Cebrail tarafından Nuh Peygamber’e verildiği bilinen bir taştır. Yağmurun yağışına ve yağan yağmurun kontrolüne vesile olur.(alıntı)
Soğuk taşlar
Bu hususta Çin kaynaklarında olduğu gibi İslam kaynaklarında (Arap, Fars ve Osmanlı) da bilgi vardır. Arapça İslam kaynaklarında hacerü’l metar, Farsça kaynaklarda seng-i metar (yağmur taşı), seng-i ceda (ceda taşı) diye geçen taşa, muhtelif Türk lehçelerinden Yakutça’ da sata, Altaycada cata, Kıpçak grubu lehçelerinde cay adı verilir. (alıntı)

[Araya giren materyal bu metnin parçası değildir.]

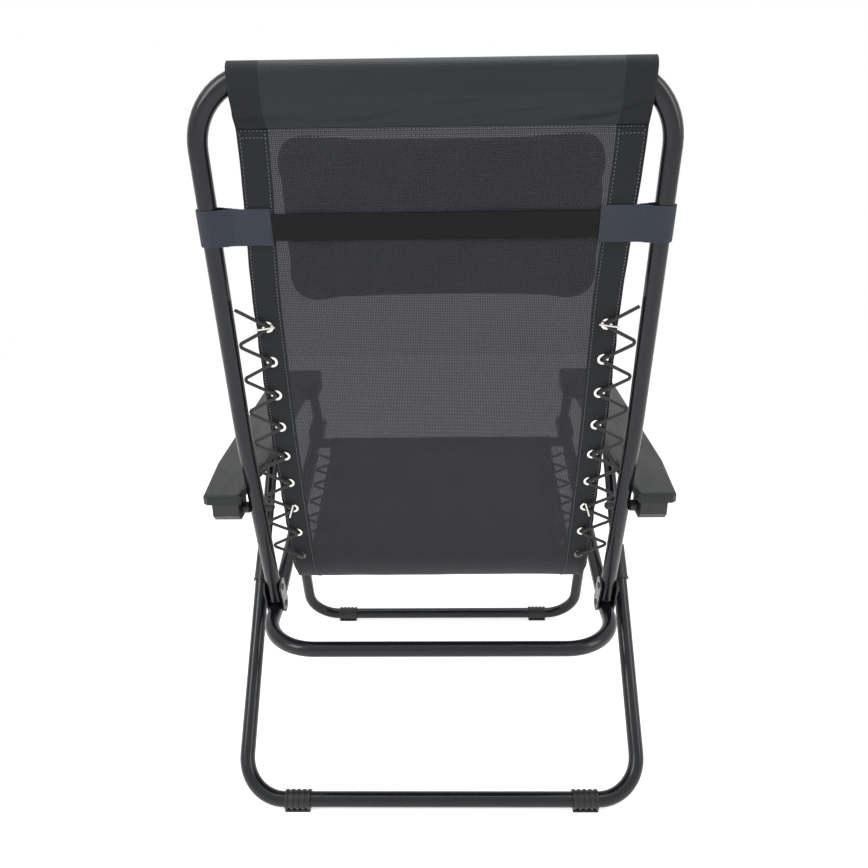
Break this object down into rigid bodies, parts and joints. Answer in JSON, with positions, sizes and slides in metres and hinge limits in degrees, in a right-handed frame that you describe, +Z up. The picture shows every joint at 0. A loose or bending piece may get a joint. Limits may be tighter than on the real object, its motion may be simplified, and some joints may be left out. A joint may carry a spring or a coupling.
{
  "type": "folding camp rocking chair",
  "caption": "High-backed folding camp chair with flat armrests, a laced mesh sling, a headrest and a seat that rocks on links inside its crossed U legs.",
  "frame": {"origin": "on the floor under the middle of the chair's outline", "axes": "+X to the sitter's left, -Y is the front that the sitter faces, +Z up"},
  "size_m": [0.668, 0.7225, 0.9926],
  "materials": {
    "tube_paint": "gloss",
    "arm_plastic": "satin",
    "black_plastic": "satin",
    "black_steel": "satin",
    "rivet_steel": "satin",
    "nickel": "polished",
    "mesh_fabric": "woven",
    "pillow_fabric": "woven",
    "black_elastic": "woven",
    "tab_fabric": "woven",
    "cord_sheath": "braided"
  },
  "bodies": {
    "armrests": {"armrest_left": "arm_plastic", "armrest_right": "arm_plastic", "arm_bearing_left": "black_plastic", "arm_bearing_right": "black_plastic", "leg_bracket_left": "black_steel", "leg_bracket_right": "black_steel", "arm_pivot_bolt_left": "rivet_steel", "arm_pivot_bolt_right": "rivet_steel", "arm_pivot_spacer_left": "black_plastic", "arm_pivot_spacer_right": "black_plastic", "arm_pivot_cap_left": "black_plastic", "arm_pivot_cap_right": "black_plastic", "leg_pivot_rivets": "rivet_steel", "link_top_pins": "rivet_steel"},
    "back": {"back_frame": "tube_paint", "back_tube_plug_left": "black_plastic", "back_tube_plug_right": "black_plastic", "back_sling": "mesh_fabric", "pillow": "pillow_fabric", "pillow_strap": "black_elastic", "strap_tab_left": "tab_fabric", "strap_tab_right": "tab_fabric", "back_cord_left": "cord_sheath", "back_cord_right": "cord_sheath", "back_loop_cord_left": "cord_sheath", "back_loop_cord_right": "cord_sheath", "back_eyelets_left": "nickel", "back_eyelets_right": "nickel", "toggle_pins": "nickel"},
    "seat": {"seat_frame": "tube_paint", "seat_front_bar": "tube_paint", "hinge_bracket_left": "black_steel", "hinge_bracket_right": "black_steel", "link_bracket_left": "black_steel", "link_bracket_right": "black_steel", "hinge_rivets": "rivet_steel", "link_low_rivets": "rivet_steel", "seat_sling": "mesh_fabric", "seat_cord_left": "cord_sheath", "seat_cord_right": "cord_sheath", "seat_loop_cord_left": "cord_sheath", "seat_loop_cord_right": "cord_sheath", "seat_eyelets_left": "nickel", "seat_eyelets_right": "nickel"},
    "links": {"front_link_left": "tube_paint", "front_link_right": "tube_paint"},
    "front_legs": {"front_leg_frame": "tube_paint", "front_foot_left": "black_plastic", "front_foot_right": "black_plastic"},
    "rear_legs": {"rear_leg_frame": "tube_paint", "rear_upper_tube_left": "tube_paint", "rear_upper_tube_right": "tube_paint", "rear_collar_left": "black_plastic", "rear_collar_right": "black_plastic", "rear_foot_left": "black_plastic", "rear_foot_right": "black_plastic"}
  },
  "joints": [
    {"name": "back_rock", "type": "hinge", "parent": "armrests", "child": "back", "pos_m": [0, 0.18146, 0.447], "axis": [-1, 0, 0], "range_deg": [-6, 14]},
    {"name": "seat_pivot", "type": "hinge", "parent": "back", "child": "seat", "pos_m": [0, 0.12061, 0.296], "axis": [-1, 0, 0], "range_deg": [-12.7, 5.5]},
    {"name": "front_link", "type": "hinge", "parent": "armrests", "child": "links", "pos_m": [0, -0.282, 0.545], "axis": [-1, 0, 0], "range_deg": [-9.4, 21.7]},
    {"name": "front_legs_fold", "type": "hinge", "parent": "armrests", "child": "front_legs", "pos_m": [0, -0.14, 0.495], "axis": [1, 0, 0], "range_deg": [0, 79]},
    {"name": "rear_legs_fold", "type": "hinge", "parent": "armrests", "child": "rear_legs", "pos_m": [0, -0.085, 0.488], "axis": [1, 0, 0], "range_deg": [0, 28.2]}
  ],
  "couplings": [
    {"joint": "seat_pivot", "follows": "back_rock", "ratio": -0.896},
    {"joint": "front_link", "follows": "back_rock", "ratio": 1.535},
    {"joint": "rear_legs_fold", "follows": "front_legs_fold", "ratio": 0.354}
  ]
}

Yağmur, kar, dolu, fırtına yağdıran taşlar
Yada Taşları
*
Taşlar kitabımı yazmaya başladığımdan beri taşlara olan ilgim de arttı. Yağmurla ilgili araştırma yaparken Yada Taşlar’ına rastladım. İlgimi çekti. Nedir Yada Taşı ben bilmiyordum. Sizler biliyor musunuz Bilmiyorum ama okurlardan bilmeyenler için aktaracağım.
Yada Taşı Türk mitolojisinde geçiyor. Bu taş onlar için çok şey ifade ediyormuş. Taşın yağmur yağdırdığına inanıyorlarmış. Taşın canlı olduğunu da düşünüyorlarmış. Isısının olduğunu ve ölebileceğini!
Yada Taşı’nı okurken şaşırdığım çok şey oldu. Bu taşları nereden buluyorlarmış diye araştırdım. Ortaya yine enteresan bir şey çıktı. Taş; Geyiklerin başlarında, su kuşlarının kursağında, yılanlarda, öküzlerin, koyunların karınlarında bulurlarmış. Taşların o kadar çok marifetleri varmış ki; rüzgâr, yağmur, kar ve dolu yağdırıyorlarmış.
Taşlar; yumruk büyüklüğünde olurmuş, makbul olanları kuş şeklinde veya herhangi bir hayvana benzeyen olurmuş. Renkleri koyu olurmuş, üzerlerinde damarlar bulunurmuş. Taşların kullanma süreleri varmış. Üç yıl kullanıldıktan sonra su içine konulup öyle saklanırmış. Bu taşlarla ilgili o kadar çok anlatılacaklar var ki ben kısa- kısa bazılarını hemen aktarmak istiyorum. Altay dağlarında buzların arasında bulunurmuş bu taşlar, Altay Türkleri oradan alır kuru sıcak yerlerde saklarlarmış. Bu taşları devamlı kendilerinde barındırmazlar kullandıktan sonra aldıkları yerlere koyarlarmış. Altay Türklerinin atlarını serinletmek için bu taşları yazın çok sıcak günlerinde birkaç gün soğuksuda beklettikten sonra atlarının yelelerine asarlarmış.
Yada taşlarının yıldırıma karşı koruyucu özelliği de varmış. Değerli maden ve taşların yıldırımı defettiğine inanıyorlarmış. Kaşkarlı Mahmut:
Eski Türklerde bu taşlara kaş da denilirmiş. Kaş deyimini bizlerde kullanıyoruz. Yüzüklerimizin taşlarına zaman – zaman kaş demez miyiz?
İslam Kaynaklarına göre; Hz. Nuh Türkistan’ı oğlu Yasef’e verdiğinde, Yasef babasına;
“Ben bu kurak ülkede ne yaparım?” demiş. Nur Peygamber de üzerinde ism-i azam yazılı olan Yada Taşı’nı vermiş ve bu taşla Tanrı’ya yalvarmasını yağmur yağdırmasını söylemiş.
Çin kaynaklarına göre; Gök Türklerden önce, Türk Kağanı olan Apangu’nun kardeşi doğaüstü güçlere hükmediyor, istediğinde yel estirip yağmur ve kar yağdırabiliyordu. Bu da onlara, ataları olan Hun Türklerinden gelmekteydi. Çünkü Hun Türklerinde düşmanlarına karşı kar, dolu, yağmur yağdırarak, fırtına ve yel çıkartarak üstünlük sağlıyorlardı. (alıntı)
Okuduklarımızdan anlıyoruz ki, yağmur yağdırma olayını sadece kuraklıkta kullanmıyorlarmış, savaşlarda da kullanıyorlarmış.
Ben Taşlar kitabımı bitirmeden taşlarla ilgili çok şey öğreneceğim ve sizlerle paylaşacağım.